(Rows from an object dataset):

════════════════════

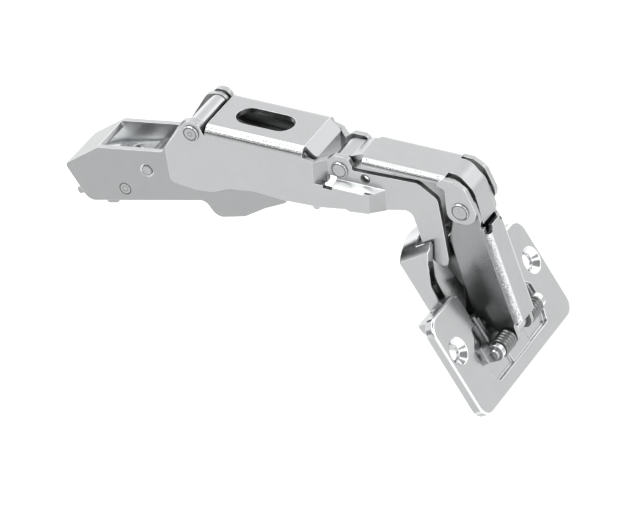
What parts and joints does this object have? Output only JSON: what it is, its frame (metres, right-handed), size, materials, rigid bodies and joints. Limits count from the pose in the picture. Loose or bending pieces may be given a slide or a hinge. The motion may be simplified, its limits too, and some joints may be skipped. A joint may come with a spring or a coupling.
{
  "type": "concealed cup hinge",
  "caption": "Wide-angle clip-on concealed cabinet hinge: folded arm, knee linkage and die-cast cup, shown opened out.",
  "frame": {"origin": "on the clip housing's foot line, in the middle plane, under the catch rivet", "axes": "+X from the clip housing towards the door, +Y across the hinge, +Z away from the cabinet side that the foot lies along"},
  "size_m": [0.1248, 0.0546, 0.0806],
  "materials": {
    "plated_steel": "satin nickel plate",
    "rivet_steel": "turned, nickel plate",
    "spring_steel": "drawn wire",
    "dark_steel": "plain plate, in shade",
    "die_cast_nickel": "cast, nickel plate"
  },
  "bodies": {
    "housing": {"clip_housing": "plated_steel", "pivot_sleeve": "plated_steel", "catch_rivet": "rivet_steel", "lever_rivet": "rivet_steel", "arm_pivot_rivet": "rivet_steel", "release_spring": "spring_steel"},
    "release_catch": {"release_lever": "die_cast_nickel"},
    "screw": {"depth_screw": "dark_steel"},
    "arm": {"arm_channel": "plated_steel", "knee_rivet": "rivet_steel", "knee_washers": "dark_steel", "nose_rivet": "rivet_steel", "nose_spacers": "dark_steel"},
    "outer_link": {"outer_lever": "plated_steel", "elbow_rivet": "rivet_steel"},
    "cup_link": {"cup_lever": "plated_steel"},
    "cup": {"cup_body": "die_cast_nickel", "cup_pin": "rivet_steel", "guide_pin": "rivet_steel", "closing_spring": "spring_steel"},
    "cross_link": {"cross_lever": "dark_steel", "cross_pin": "rivet_steel"},
    "guide_link": {"guide_lever": "dark_steel"}
  },
  "joints": [
    {"name": "arm_tilt", "type": "hinge", "parent": "housing", "child": "arm", "pos_m": [0.0191, 0, 0.0218], "axis": [0, -1, 0], "range_deg": [0, 14]},
    {"name": "main_fold", "type": "hinge", "parent": "arm", "child": "outer_link", "pos_m": [0.05925, 0, 0.0088], "axis": [0, -1, 0], "range_deg": [0, 85]},
    {"name": "elbow_fold", "type": "hinge", "parent": "outer_link", "child": "cup_link", "pos_m": [0.09191, 0, -0.00383], "axis": [0, -1, 0], "range_deg": [-70.5, 0.5]},
    {"name": "cup_turn", "type": "hinge", "parent": "cup_link", "child": "cup", "pos_m": [0.09409, 0, -0.04299], "axis": [0, -1, 0], "range_deg": [-0.5, 135.5]},
    {"name": "cross_turn", "type": "hinge", "parent": "arm", "child": "cross_link", "pos_m": [0.08114, 0, -0.01583], "axis": [0, -1, 0], "range_deg": [-0.5, 140.5]},
    {"name": "guide_turn", "type": "hinge", "parent": "cup", "child": "guide_link", "pos_m": [0.08328, 0, -0.03925], "axis": [0, -1, 0], "range_deg": [-51.5, 0.5]},
    {"name": "release_press", "type": "hinge", "parent": "housing", "child": "release_catch", "pos_m": [-0.0088, 0, 0.0036], "axis": [0, -1, 0], "range_deg": [-10, 0], "stiffness_Nm_per_rad": 0.2, "springref_deg": 5.73},
    {"name": "depth_turn", "type": "hinge", "parent": "housing", "child": "screw", "pos_m": [0.0335, 0, 0.009], "axis": [0, 0, 1], "range_deg": [-170, 170]}
  ],
  "couplings": [
    {"joint": "elbow_fold", "follows": "main_fold", "ratio": -0.8176},
    {"joint": "cup_turn", "follows": "main_fold", "ratio": 1.5824},
    {"joint": "cross_turn", "follows": "main_fold", "ratio": 1.64},
    {"joint": "guide_turn", "follows": "main_fold", "ratio": -0.6}
  ]
}
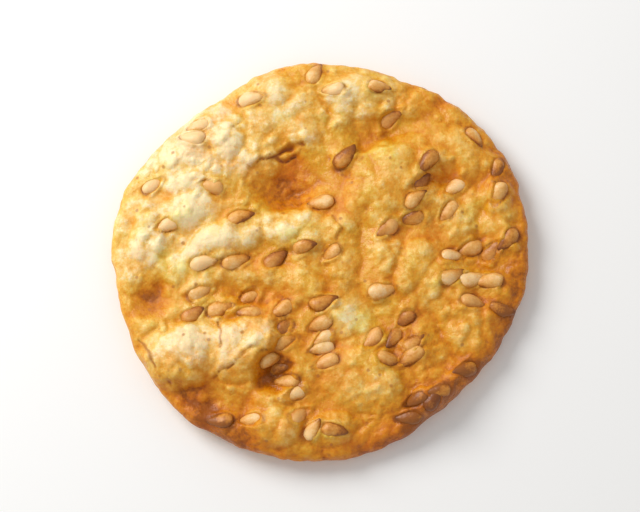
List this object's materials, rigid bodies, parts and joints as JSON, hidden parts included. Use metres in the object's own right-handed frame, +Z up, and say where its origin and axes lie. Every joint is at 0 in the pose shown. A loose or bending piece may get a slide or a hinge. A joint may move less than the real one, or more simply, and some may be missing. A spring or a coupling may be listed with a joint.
{
  "type": "rice cracker",
  "caption": "Round puffed brown-rice cracker, blistered and hollowed on both faces, with toasted sesame seeds baked in.",
  "frame": {"origin": "middle of the outline's bounding box, on the surface that the cracker rests on", "axes": "+Z up out of the show face, +X to the right and +Y to the top of the show face as the picture shows it"},
  "size_m": [0.045, 0.0437, 0.0054],
  "materials": {
    "toasted_rice_dough": "matte"
  },
  "bodies": {
    "root": {"rice_cracker": "toasted_rice_dough"}
  },
  "joints": []
}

════════════════════

(Problem description):
Word for word, extract all the records.

(Correct answer):
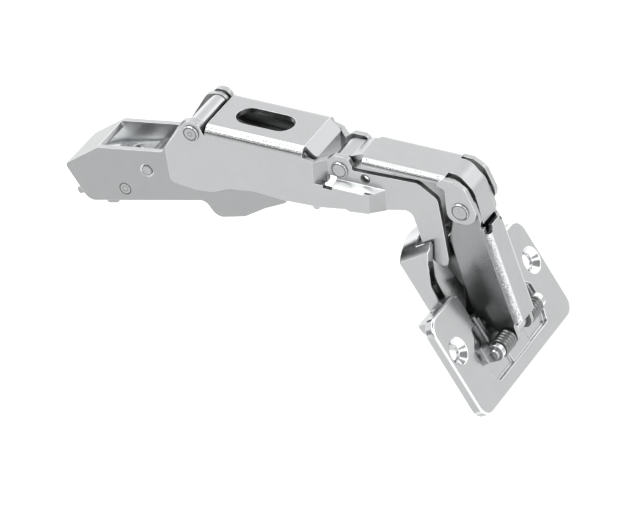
What parts and joints does this object have? Output only JSON: what it is, its frame (metres, right-handed), size, materials, rigid bodies and joints. Limits count from the pose in the picture. Loose or bending pieces may be given a slide or a hinge. The motion may be simplified, its limits too, and some joints may be skipped. A joint may come with a spring or a coupling.
{
  "type": "concealed cup hinge",
  "caption": "Wide-angle clip-on concealed cabinet hinge: folded arm, knee linkage and die-cast cup, shown opened out.",
  "frame": {"origin": "on the clip housing's foot line, in the middle plane, under the catch rivet", "axes": "+X from the clip housing towards the door, +Y across the hinge, +Z away from the cabinet side that the foot lies along"},
  "size_m": [0.1248, 0.0546, 0.0806],
  "materials": {
    "plated_steel": "satin nickel plate",
    "rivet_steel": "turned, nickel plate",
    "spring_steel": "drawn wire",
    "dark_steel": "plain plate, in shade",
    "die_cast_nickel": "cast, nickel plate"
  },
  "bodies": {
    "housing": {"clip_housing": "plated_steel", "pivot_sleeve": "plated_steel", "catch_rivet": "rivet_steel", "lever_rivet": "rivet_steel", "arm_pivot_rivet": "rivet_steel", "release_spring": "spring_steel"},
    "release_catch": {"release_lever": "die_cast_nickel"},
    "screw": {"depth_screw": "dark_steel"},
    "arm": {"arm_channel": "plated_steel", "knee_rivet": "rivet_steel", "knee_washers": "dark_steel", "nose_rivet": "rivet_steel", "nose_spacers": "dark_steel"},
    "outer_link": {"outer_lever": "plated_steel", "elbow_rivet": "rivet_steel"},
    "cup_link": {"cup_lever": "plated_steel"},
    "cup": {"cup_body": "die_cast_nickel", "cup_pin": "rivet_steel", "guide_pin": "rivet_steel", "closing_spring": "spring_steel"},
    "cross_link": {"cross_lever": "dark_steel", "cross_pin": "rivet_steel"},
    "guide_link": {"guide_lever": "dark_steel"}
  },
  "joints": [
    {"name": "arm_tilt", "type": "hinge", "parent": "housing", "child": "arm", "pos_m": [0.0191, 0, 0.0218], "axis": [0, -1, 0], "range_deg": [0, 14]},
    {"name": "main_fold", "type": "hinge", "parent": "arm", "child": "outer_link", "pos_m": [0.05925, 0, 0.0088], "axis": [0, -1, 0], "range_deg": [0, 85]},
    {"name": "elbow_fold", "type": "hinge", "parent": "outer_link", "child": "cup_link", "pos_m": [0.09191, 0, -0.00383], "axis": [0, -1, 0], "range_deg": [-70.5, 0.5]},
    {"name": "cup_turn", "type": "hinge", "parent": "cup_link", "child": "cup", "pos_m": [0.09409, 0, -0.04299], "axis": [0, -1, 0], "range_deg": [-0.5, 135.5]},
    {"name": "cross_turn", "type": "hinge", "parent": "arm", "child": "cross_link", "pos_m": [0.08114, 0, -0.01583], "axis": [0, -1, 0], "range_deg": [-0.5, 140.5]},
    {"name": "guide_turn", "type": "hinge", "parent": "cup", "child": "guide_link", "pos_m": [0.08328, 0, -0.03925], "axis": [0, -1, 0], "range_deg": [-51.5, 0.5]},
    {"name": "release_press", "type": "hinge", "parent": "housing", "child": "release_catch", "pos_m": [-0.0088, 0, 0.0036], "axis": [0, -1, 0], "range_deg": [-10, 0], "stiffness_Nm_per_rad": 0.2, "springref_deg": 5.73},
    {"name": "depth_turn", "type": "hinge", "parent": "housing", "child": "screw", "pos_m": [0.0335, 0, 0.009], "axis": [0, 0, 1], "range_deg": [-170, 170]}
  ],
  "couplings": [
    {"joint": "elbow_fold", "follows": "main_fold", "ratio": -0.8176},
    {"joint": "cup_turn", "follows": "main_fold", "ratio": 1.5824},
    {"joint": "cross_turn", "follows": "main_fold", "ratio": 1.64},
    {"joint": "guide_turn", "follows": "main_fold", "ratio": -0.6}
  ]
}
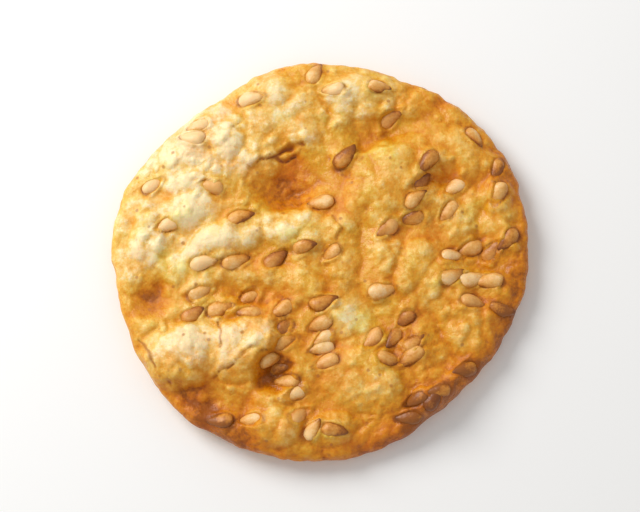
List this object's materials, rigid bodies, parts and joints as JSON, hidden parts included. Use metres in the object's own right-handed frame, +Z up, and say where its origin and axes lie. Every joint is at 0 in the pose shown. A loose or bending piece may get a slide or a hinge. A joint may move less than the real one, or more simply, and some may be missing. A spring or a coupling may be listed with a joint.
{
  "type": "rice cracker",
  "caption": "Round puffed brown-rice cracker, blistered and hollowed on both faces, with toasted sesame seeds baked in.",
  "frame": {"origin": "middle of the outline's bounding box, on the surface that the cracker rests on", "axes": "+Z up out of the show face, +X to the right and +Y to the top of the show face as the picture shows it"},
  "size_m": [0.045, 0.0437, 0.0054],
  "materials": {
    "toasted_rice_dough": "matte"
  },
  "bodies": {
    "root": {"rice_cracker": "toasted_rice_dough"}
  },
  "joints": []
}